Social Security disability fraud is an extremely serious matter. Not only can such fraudulent claims lead to jail time and large fines, but, morally, it takes money away from those who really can use the help. If you know you are guilty of such fraud, it is best to merely turn yourself in and pay the consequences. If you are innocent, or think you are, there are many important things to do when you are accused.
Respond quickly. If there has been a mistake, this should be pointed out as soon as possible. If the fraud accusation is based on a clerical error or some other minor misunderstanding, call the Social Security Administration at once.
Get your paperwork together. The most serious fraud claims are based on either a) providing false or misleading medical documentation, or b) claiming you are disabled while you are recovering from your disability. What you really want to do here is to make certain that your physical or mental condition is consistent with the government's rules and that your doctor(s) are in agreement with this. If both of these are in good order, you have nothing to worry about. You must, however, have all of this in writing. If you are unsure, contact your doctor after speaking with Social Security.

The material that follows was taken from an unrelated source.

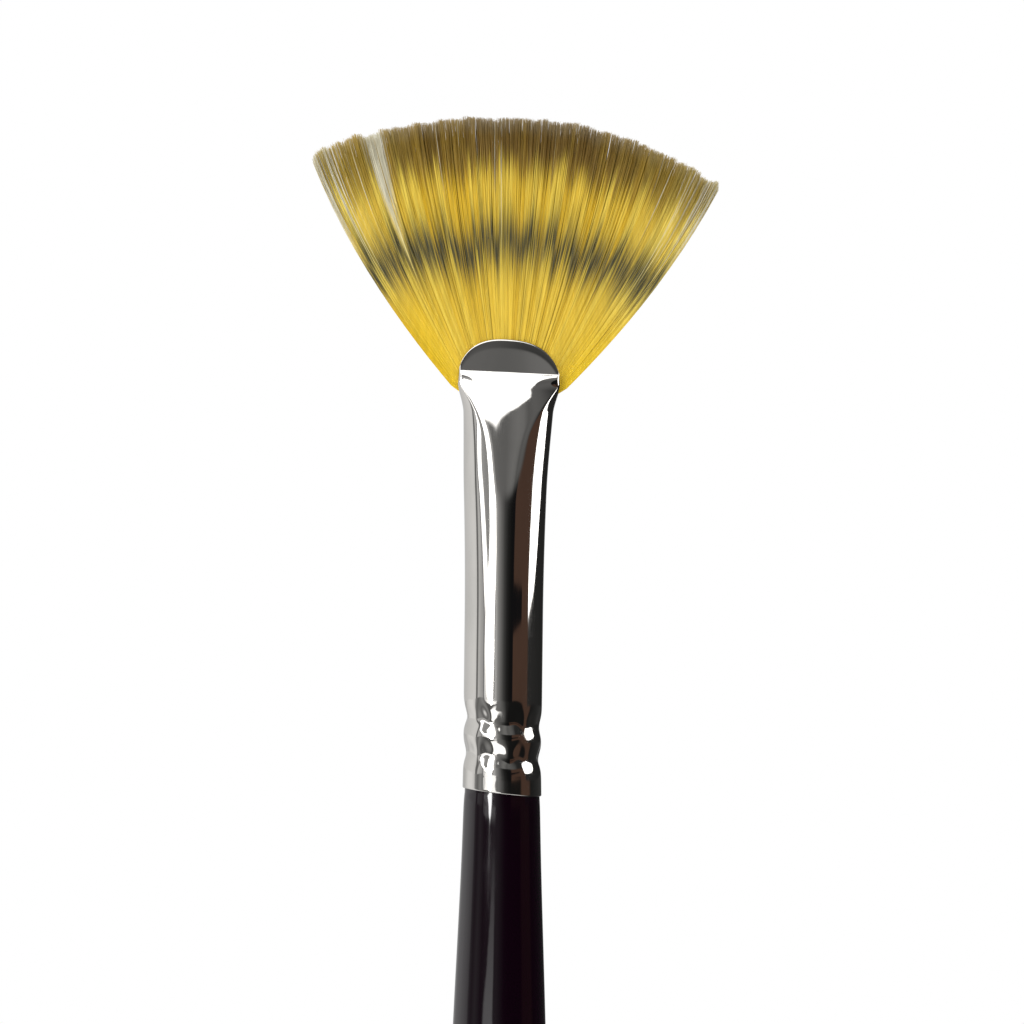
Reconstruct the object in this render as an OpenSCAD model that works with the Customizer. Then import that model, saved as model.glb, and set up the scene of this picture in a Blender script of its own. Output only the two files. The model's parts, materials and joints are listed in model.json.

If your situation is a matter of not returning an overpayment, then simply write the government a check for the overpaid amount or the amount that you were paid that you were not due. These kinds of problems do not lead to jail time and can quickly be resolved. It is important that, in your response to the accusation, you do not sound rehearsed. Speak or write in your own “voice.” The Social Security Administration sends up red flags if your explanation sounds like it has been taken from a script.
On occasion, it might be a good idea to contact your Congressman's district office — not the Washington D.C. office. District offices are dedicated to constituent claims, many of which revolve around settling problems with Social Security. Contacting your Congressional office might help you greatly, especially if you are confused or anxious about the nature of the accusation and what is necessary to fight it.
Hire a lawyer. This is a highly specialized area of law, and a good lawyer is essential. The Social Security Administration is connected with the Department of Justice in its investigations, and it cooperates with state governments in pursuing such fraud claims. The resources at their disposal are large, and they are experienced in processing such cases. Therefore, a lawyer is a necessity.
If you are guilty, most Social Security fraud claims are settled in civil courts. Jail time is not an option here. Only when the fraud is huge and involves many people and millions of dollars might the case go to criminal court, where jail time is an option. It might be possible to settle with Social Security out of court if you quickly confess your guilt and pay what you owe.